EXERCISE BRIEF: Read the data and repeat it in full, exactly.

SOURCE MATERIAL:

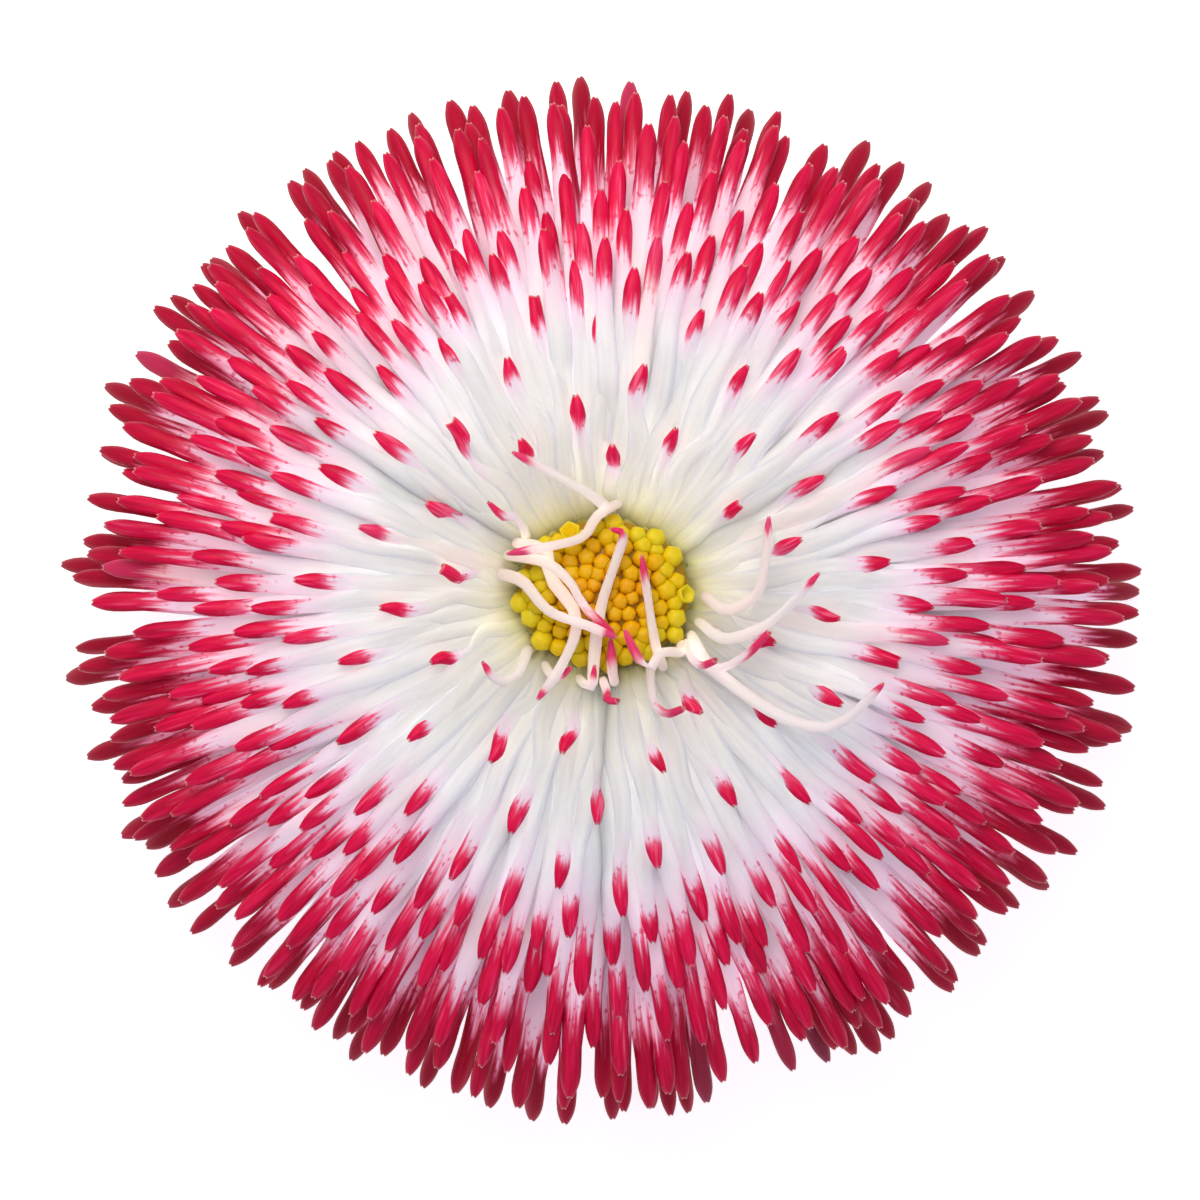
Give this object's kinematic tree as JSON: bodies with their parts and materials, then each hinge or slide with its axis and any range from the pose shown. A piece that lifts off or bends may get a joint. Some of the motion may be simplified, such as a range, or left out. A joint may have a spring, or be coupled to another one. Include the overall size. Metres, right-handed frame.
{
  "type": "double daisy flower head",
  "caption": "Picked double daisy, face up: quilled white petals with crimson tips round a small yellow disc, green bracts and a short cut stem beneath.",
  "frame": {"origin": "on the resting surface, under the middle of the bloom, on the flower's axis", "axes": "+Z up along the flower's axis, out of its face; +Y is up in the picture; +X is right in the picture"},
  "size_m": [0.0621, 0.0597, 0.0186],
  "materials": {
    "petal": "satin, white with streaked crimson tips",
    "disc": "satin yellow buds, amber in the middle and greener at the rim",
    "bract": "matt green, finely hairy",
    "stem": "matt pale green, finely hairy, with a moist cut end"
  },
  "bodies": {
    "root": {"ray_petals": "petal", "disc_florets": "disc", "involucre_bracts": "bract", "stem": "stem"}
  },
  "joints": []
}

RESULT OF THE TASK:
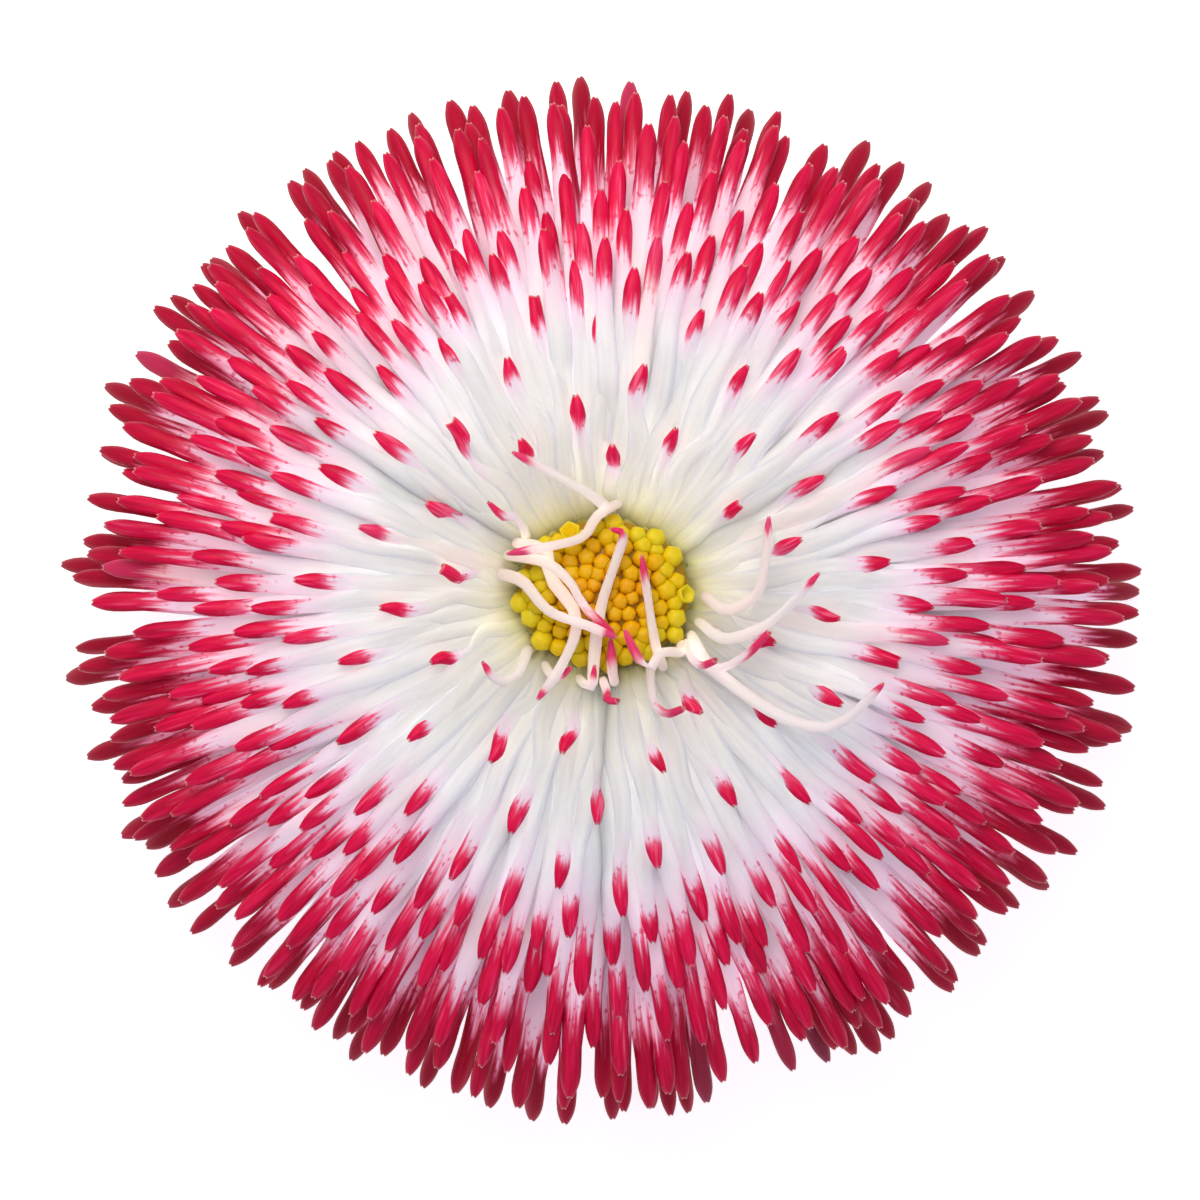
Give this object's kinematic tree as JSON: bodies with their parts and materials, then each hinge or slide with its axis and any range from the pose shown. A piece that lifts off or bends may get a joint. Some of the motion may be simplified, such as a range, or left out. A joint may have a spring, or be coupled to another one. Include the overall size. Metres, right-handed frame.
{
  "type": "double daisy flower head",
  "caption": "Picked double daisy, face up: quilled white petals with crimson tips round a small yellow disc, green bracts and a short cut stem beneath.",
  "frame": {"origin": "on the resting surface, under the middle of the bloom, on the flower's axis", "axes": "+Z up along the flower's axis, out of its face; +Y is up in the picture; +X is right in the picture"},
  "size_m": [0.0621, 0.0597, 0.0186],
  "materials": {
    "petal": "satin, white with streaked crimson tips",
    "disc": "satin yellow buds, amber in the middle and greener at the rim",
    "bract": "matt green, finely hairy",
    "stem": "matt pale green, finely hairy, with a moist cut end"
  },
  "bodies": {
    "root": {"ray_petals": "petal", "disc_florets": "disc", "involucre_bracts": "bract", "stem": "stem"}
  },
  "joints": []
}